First, for her birthday, she wanted to have a coop-raising party. Alisha and Brian, Jason, Suzanne and I all got together. We used almost entirely scraps from the work Brian has been doing on their new house. Brian did all the measuring and cutting, Alisha pretty much hogged the nail gun once she got over being afraid of it, and Jason and Suzanne used hammers, wire cutters and the staple gun. I supervised.
Jason and I got artistic and painted the exterior. Nice, eh? So there is Chicken Chateau. Or maybe Castillo Pollo. Since it’s a castle either way, it is obvious that this gorgeous coop is the keep.
Suzanne put up the exterior fence—since the coop is the keep, we call this the bailey (the walled-in section around a castle). The back part of the enclosure is our neighbor’s picket-like fence.
Then she ordered a pair of chickens. They are wyandotes, a breed used for both meat and eggs, and hardy, used to the cold.
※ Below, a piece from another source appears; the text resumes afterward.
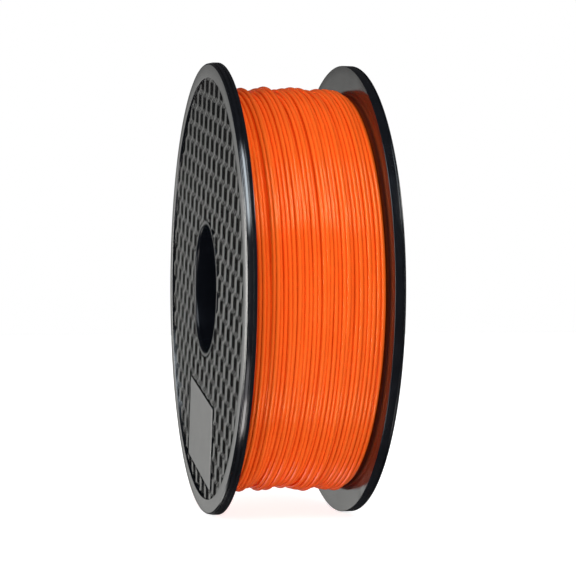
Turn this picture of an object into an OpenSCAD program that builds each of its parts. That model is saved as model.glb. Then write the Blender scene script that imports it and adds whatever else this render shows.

Their names are Pearl and Marilyn.
I picked them up and put them into their new castle. When Suzanne got home from work we went to look at them and one was gone! Predators already? Nope, it was just perched in our neighbor’s tree. We chased it around — quite amusing, really. We saw that it slipped through the slats in the neighbor’s fence. I stapled it with chicken wire the next day to avoid a repeat performance.
They lay one egg per day each, pretty much regularly. I don’t know what it is costing to feed them, but it’s probably cheaper than buying eggs. And they are fresh. I’m glad I can eat them now!
Everyone loves the eggs. The chickens are calming to watch. So we are going to get a couple more, in about a month. The breeder sometimes has unusual types too, which we hope to get. As long as they are hardy and lay eggs. We want working animals!
We will also get a pair of ducks soon. The ducks are better at eating slugs and snails, of which there is no shortage here.